Colombia: Professional Football Leagues: On November 29, the Colombian competition authority, Superintendence of Industry and Commerce (SIC), announced an investigation against the organization that operates professional football leagues (Divisin Mayor del Ftbol Profesional Colombiano), 16 professional soccer teams, and 20 individual club managers and league heads, based on a complaint that they were participating in an alleged no-poach agreement.

European Commission: New Enforcement Focus: On October 22, Executive Vice President Margrethe Vestager confirmed in a speech titled "A New Era of Cartel Enforcement" that, for the first time, the commission will focus on labor market competition, including no-poach and wage-setting agreements, as means of "restricting talent from moving where it serves the economy best."
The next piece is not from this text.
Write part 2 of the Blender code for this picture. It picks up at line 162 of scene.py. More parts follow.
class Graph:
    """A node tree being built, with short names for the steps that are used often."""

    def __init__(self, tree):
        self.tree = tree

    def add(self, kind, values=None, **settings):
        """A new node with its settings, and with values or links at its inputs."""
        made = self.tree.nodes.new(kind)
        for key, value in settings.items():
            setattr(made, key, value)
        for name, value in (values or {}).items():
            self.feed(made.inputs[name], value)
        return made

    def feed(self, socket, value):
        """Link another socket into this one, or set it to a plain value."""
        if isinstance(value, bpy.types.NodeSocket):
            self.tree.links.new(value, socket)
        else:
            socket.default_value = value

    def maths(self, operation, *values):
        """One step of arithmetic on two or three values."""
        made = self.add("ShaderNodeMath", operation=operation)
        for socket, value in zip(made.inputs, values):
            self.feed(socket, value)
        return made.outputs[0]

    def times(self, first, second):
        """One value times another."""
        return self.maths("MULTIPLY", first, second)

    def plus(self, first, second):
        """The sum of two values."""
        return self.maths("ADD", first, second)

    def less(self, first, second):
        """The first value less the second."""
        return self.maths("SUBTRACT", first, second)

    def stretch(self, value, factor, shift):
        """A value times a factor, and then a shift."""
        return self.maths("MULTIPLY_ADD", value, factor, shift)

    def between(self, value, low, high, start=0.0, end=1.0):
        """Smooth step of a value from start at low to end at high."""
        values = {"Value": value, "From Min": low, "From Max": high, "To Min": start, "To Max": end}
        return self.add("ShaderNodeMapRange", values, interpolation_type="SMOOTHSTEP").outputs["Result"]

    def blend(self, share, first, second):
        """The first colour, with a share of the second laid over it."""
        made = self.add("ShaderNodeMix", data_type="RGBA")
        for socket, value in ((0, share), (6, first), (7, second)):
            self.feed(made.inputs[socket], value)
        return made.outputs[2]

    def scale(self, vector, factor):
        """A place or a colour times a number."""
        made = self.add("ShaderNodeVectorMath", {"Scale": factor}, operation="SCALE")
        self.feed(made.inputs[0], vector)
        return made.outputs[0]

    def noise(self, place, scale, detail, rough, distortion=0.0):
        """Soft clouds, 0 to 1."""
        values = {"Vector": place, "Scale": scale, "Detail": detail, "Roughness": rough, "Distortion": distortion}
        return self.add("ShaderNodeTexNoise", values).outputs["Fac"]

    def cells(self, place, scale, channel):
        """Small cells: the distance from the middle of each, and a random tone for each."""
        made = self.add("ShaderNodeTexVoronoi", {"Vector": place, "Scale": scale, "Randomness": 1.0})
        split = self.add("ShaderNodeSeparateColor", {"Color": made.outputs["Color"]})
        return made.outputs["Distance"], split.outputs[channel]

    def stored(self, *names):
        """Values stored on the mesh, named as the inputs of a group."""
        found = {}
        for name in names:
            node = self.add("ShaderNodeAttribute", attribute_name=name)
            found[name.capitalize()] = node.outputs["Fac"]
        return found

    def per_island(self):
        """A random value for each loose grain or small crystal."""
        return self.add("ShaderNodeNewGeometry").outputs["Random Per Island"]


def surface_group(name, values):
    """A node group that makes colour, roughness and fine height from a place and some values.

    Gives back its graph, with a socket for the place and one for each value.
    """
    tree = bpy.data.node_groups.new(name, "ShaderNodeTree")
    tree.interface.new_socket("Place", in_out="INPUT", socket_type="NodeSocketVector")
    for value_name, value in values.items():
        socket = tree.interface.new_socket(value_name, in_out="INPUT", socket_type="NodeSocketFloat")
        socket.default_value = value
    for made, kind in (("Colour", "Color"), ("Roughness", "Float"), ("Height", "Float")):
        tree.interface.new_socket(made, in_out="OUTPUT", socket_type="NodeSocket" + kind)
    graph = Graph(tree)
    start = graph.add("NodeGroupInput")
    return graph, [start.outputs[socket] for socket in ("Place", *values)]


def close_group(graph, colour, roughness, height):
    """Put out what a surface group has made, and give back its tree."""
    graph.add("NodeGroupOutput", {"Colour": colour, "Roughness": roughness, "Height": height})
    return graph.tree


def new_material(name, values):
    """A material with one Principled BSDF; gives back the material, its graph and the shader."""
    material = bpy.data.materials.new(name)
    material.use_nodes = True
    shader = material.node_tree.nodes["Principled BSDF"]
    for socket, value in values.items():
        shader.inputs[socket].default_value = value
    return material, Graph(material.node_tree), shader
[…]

Mexico: Football Federation: On September 23, the Board of Commissioners of the Federal Economic Competition Commission (COFECE) fined 17 clubs and eight people $8.5 million (MX$177.6 million) for colluding by (a) agreeing to maximum wage caps for women players (removing labor competition and deepening the gender pay gap) and (b) segmenting the market for male players (by restricting labor mobility through preventing them from negotiating and signing with new teams).

Poland: Basketball League: On April 12, the Office of Competition and Consumer Protection announced an investigation against the men's basketball league and 16 teams, alleging collusion on "the terms for terminating the players' contracts and agree[ing] to withhold the players' remunerations among themselves."

Portugal: Football League: On April 13, the Portuguese Competition Authority (AdC) issued Statements of Objections concerning a no-poach agreement involving the Portuguese Professional Football League and 31 football clubs participating in the 2019/2020 edition of the First and Second Professional Football Leagues. On April 26, the AdC issued a warning about anticompetitive agreements in the labor market. On September 21, the AdC issued a "Best Practices Guide in Preventing Anticompetitive Agreements in Labor Markets."

UK and US Trend: For more information on how the laws in the United Kingdom and United States are increasingly taking a more restrictive view on the permitted scope of exclusivity and noncompete clauses, read Exclusivity, Noncompetes, and No Poaching: Navigating UK and US Employment and Competition Laws and Mitigating the Risk of Enforcement Actions and Litigation from `No Poach' and Other Agreements.

Broadened Enforcement on Cartel Conduct: Traditionally, cartel enforcement is focused on collusion involving price fixing, bid rigging, or market allocation. Two key cases highlight an expanded application of collusion and cartel conduct. Both cases raise questions as to whether this enforcement precedent may be used in future enforcement actions.

First, on July 8, the European Commission imposed an 875 million euros ($983.5 million) fine on five automobile manufacturers for colluding "to restrict competition in the area of emission cleaning technology for diesel cars." The commission noted that "this is the first cartel prohibition decision based solely on a restriction of technical development and not on price fixing, market sharing or customer allocation." The commission concluded that competition was reduced based on the "agreement on AdBlue tank sizes and ranges and a common understanding on the average estimated AdBlueconsumption." The automobile manufacturers "also exchanged commercially sensitive information on these elements. They thereby removed the uncertainty about their future market conduct concerning NOx-emissions cleaning beyond and above the legal requirements (so called `over-fulfilment') and AdBlue-refill ranges."